PROBLEM
Repeat exactly and only the lines from the line containing "slider_sweep = 2" through the line containing "obj.parent = None", both included.

======== GIVEN DATA

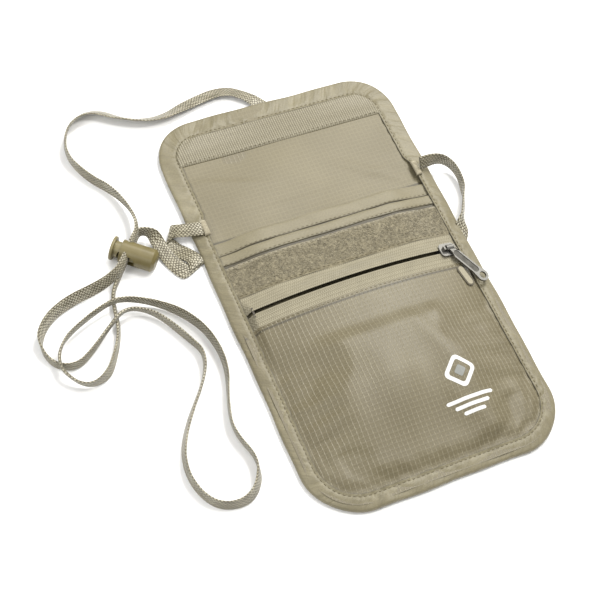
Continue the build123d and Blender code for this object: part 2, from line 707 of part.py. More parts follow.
print("pull hinge axis", bar_plane.x_dir, "through", bar_plane.origin)
slider_sweep = 2 * math.degrees(math.asin(SLIDER_X / ZIP_RADIUS))
print("slider arc centre", zip_axis.position, "sweep", slider_sweep)
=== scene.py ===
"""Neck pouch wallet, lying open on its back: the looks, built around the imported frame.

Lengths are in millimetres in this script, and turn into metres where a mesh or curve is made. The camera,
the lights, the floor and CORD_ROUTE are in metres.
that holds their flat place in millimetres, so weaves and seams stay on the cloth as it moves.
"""

import math

import bpy
import numpy as np
from mathutils import Matrix, Vector
from mathutils.bvhtree import BVHTree


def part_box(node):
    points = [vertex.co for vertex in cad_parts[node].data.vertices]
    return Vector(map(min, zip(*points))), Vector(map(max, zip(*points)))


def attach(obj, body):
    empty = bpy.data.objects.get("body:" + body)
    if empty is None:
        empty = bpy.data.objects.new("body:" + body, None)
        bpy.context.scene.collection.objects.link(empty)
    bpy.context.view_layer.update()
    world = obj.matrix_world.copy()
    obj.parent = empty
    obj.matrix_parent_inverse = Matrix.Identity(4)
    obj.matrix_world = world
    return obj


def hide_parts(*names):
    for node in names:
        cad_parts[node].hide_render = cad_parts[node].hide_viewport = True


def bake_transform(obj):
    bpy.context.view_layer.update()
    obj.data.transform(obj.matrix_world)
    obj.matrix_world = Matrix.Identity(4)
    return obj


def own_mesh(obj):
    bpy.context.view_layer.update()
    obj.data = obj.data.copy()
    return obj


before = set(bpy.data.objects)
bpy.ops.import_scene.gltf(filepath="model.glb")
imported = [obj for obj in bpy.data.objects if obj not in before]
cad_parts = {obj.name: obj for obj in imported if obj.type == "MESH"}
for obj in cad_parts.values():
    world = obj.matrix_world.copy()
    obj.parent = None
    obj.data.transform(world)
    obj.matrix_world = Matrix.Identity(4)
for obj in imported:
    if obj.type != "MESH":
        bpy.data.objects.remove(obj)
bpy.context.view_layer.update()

MM = 0.001
rng = np.random.default_rng(11)


# ---------------------------------------------------------------- sizes from the frame
def corners(node):
    """A CAD node's lowest and highest corner, in millimetres."""
    low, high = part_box(node)
    return [value / MM for value in low], [value / MM for value in high]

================

SOLUTION TO THE PROBLEM
slider_sweep = 2 * math.degrees(math.asin(SLIDER_X / ZIP_RADIUS))
print("slider arc centre", zip_axis.position, "sweep", slider_sweep)
=== scene.py ===
"""Neck pouch wallet, lying open on its back: the looks, built around the imported frame.

Lengths are in millimetres in this script, and turn into metres where a mesh or curve is made. The camera,
the lights, the floor and CORD_ROUTE are in metres.
that holds their flat place in millimetres, so weaves and seams stay on the cloth as it moves.
"""

import math

import bpy
import numpy as np
from mathutils import Matrix, Vector
from mathutils.bvhtree import BVHTree


def part_box(node):
    points = [vertex.co for vertex in cad_parts[node].data.vertices]
    return Vector(map(min, zip(*points))), Vector(map(max, zip(*points)))


def attach(obj, body):
    empty = bpy.data.objects.get("body:" + body)
    if empty is None:
        empty = bpy.data.objects.new("body:" + body, None)
        bpy.context.scene.collection.objects.link(empty)
    bpy.context.view_layer.update()
    world = obj.matrix_world.copy()
    obj.parent = empty
    obj.matrix_parent_inverse = Matrix.Identity(4)
    obj.matrix_world = world
    return obj


def hide_parts(*names):
    for node in names:
        cad_parts[node].hide_render = cad_parts[node].hide_viewport = True


def bake_transform(obj):
    bpy.context.view_layer.update()
    obj.data.transform(obj.matrix_world)
    obj.matrix_world = Matrix.Identity(4)
    return obj


def own_mesh(obj):
    bpy.context.view_layer.update()
    obj.data = obj.data.copy()
    return obj


before = set(bpy.data.objects)
bpy.ops.import_scene.gltf(filepath="model.glb")
imported = [obj for obj in bpy.data.objects if obj not in before]
cad_parts = {obj.name: obj for obj in imported if obj.type == "MESH"}
for obj in cad_parts.values():
    world = obj.matrix_world.copy()
    obj.parent = None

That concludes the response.